Just a couple of years earlier, in Wybrow v Chief Electoral Officer [1980] 1 NZLR 147, the Court of Appeal had been required to consider whether ballot papers marked in an irregular way should be counted if the voter’s intention was clear. In determining that they should be, the Court of Appeal observed (at 154):

“Thirdly, the ultimate object of the democratic system embodied in the Electoral Act is that elections shall be determined by the wishes of voters recorded at secret ballots. Uniformity in voting methods is not an end in itself. If a voter fails to understand the instructions but does succeed in making his or her intention clear, we would be very slow to attribute to Parliament the pedantry of insisting on rejection of the vote. Of course the test which Parliament has chosen to adopt for the counting of votes does leave room for argument about whether the intention has been clearly expressed. To that extent there is uncertainty, perhaps more uncertainty than if Parliament had laid down some more rigid test; but the Act contains the safeguards that the voter’s intention has to be clear to the Returning Officer and that his decision may be reviewed by a District Court Judge on a recount and a Court of three High Court Judges on an election petition.”

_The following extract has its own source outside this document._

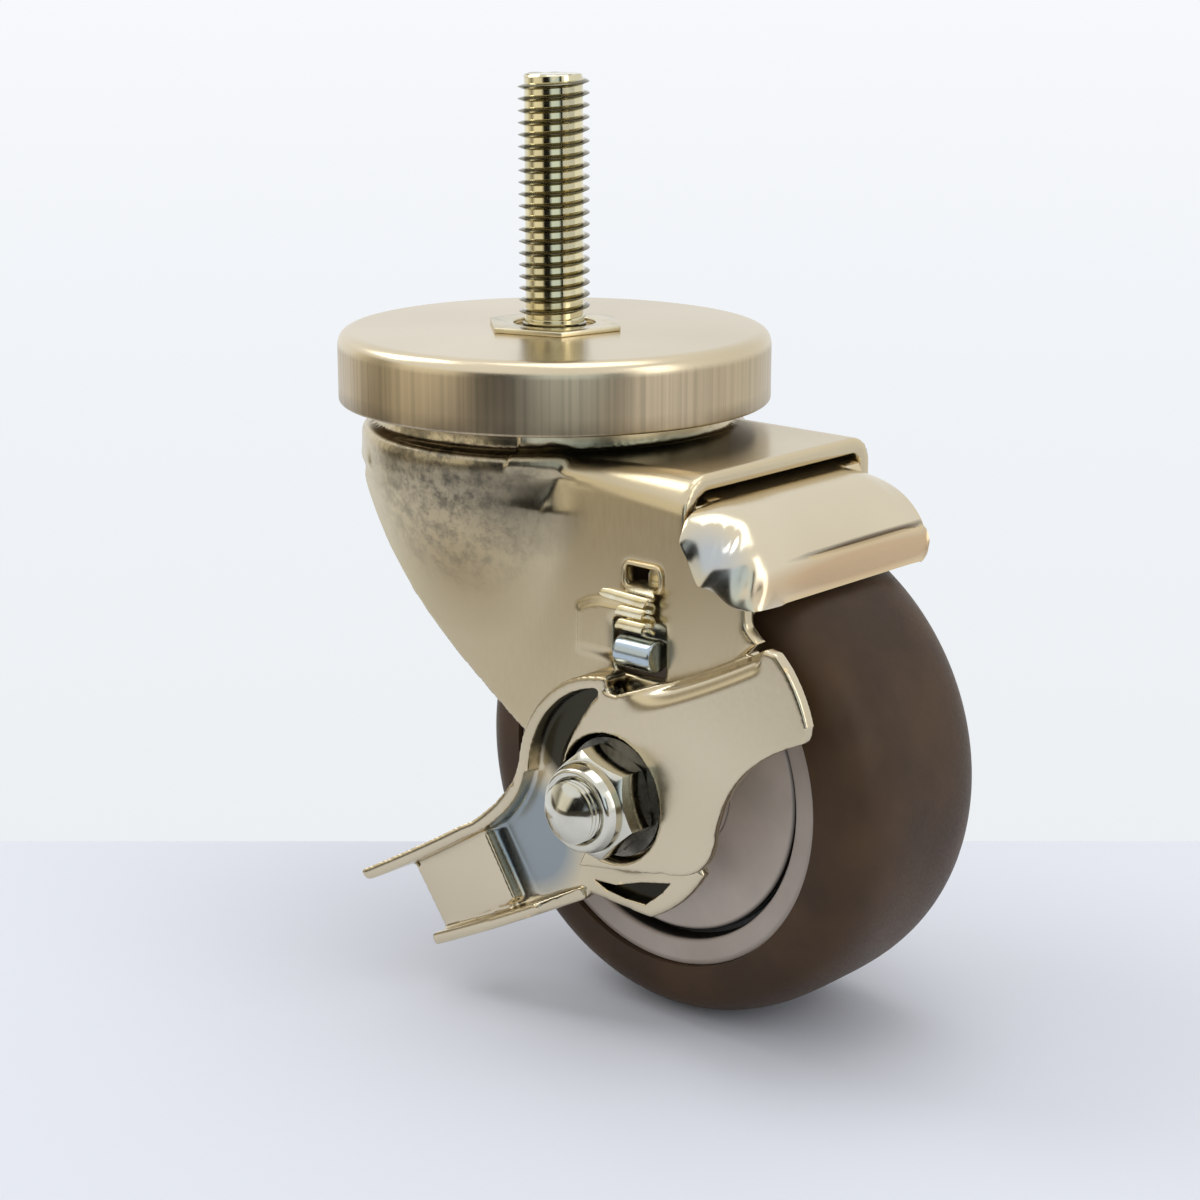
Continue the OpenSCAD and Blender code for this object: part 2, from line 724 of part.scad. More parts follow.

Had the High Court in its unappealable election petition decision been imbued with the same liberal spirit as the Court of Appeal, it may not have gone looking for reasons to distinguish the decisions to disallow the votes and disenfranchise voters who had done nothing wrong.

Back to Barnaby Joyce, should his official actions be challenged, their validity will be a matter of Australian law. It may weigh heavily that it is a provision of the Constitution which was infringed by his staying on as a Minister after the three months had expired.

On the other hand, like Mr Ridley, he was unauthorised but still appeared to be authorised, and third parties relied on his apparent authority. So the de facto authority doctrine might save the actions from validity.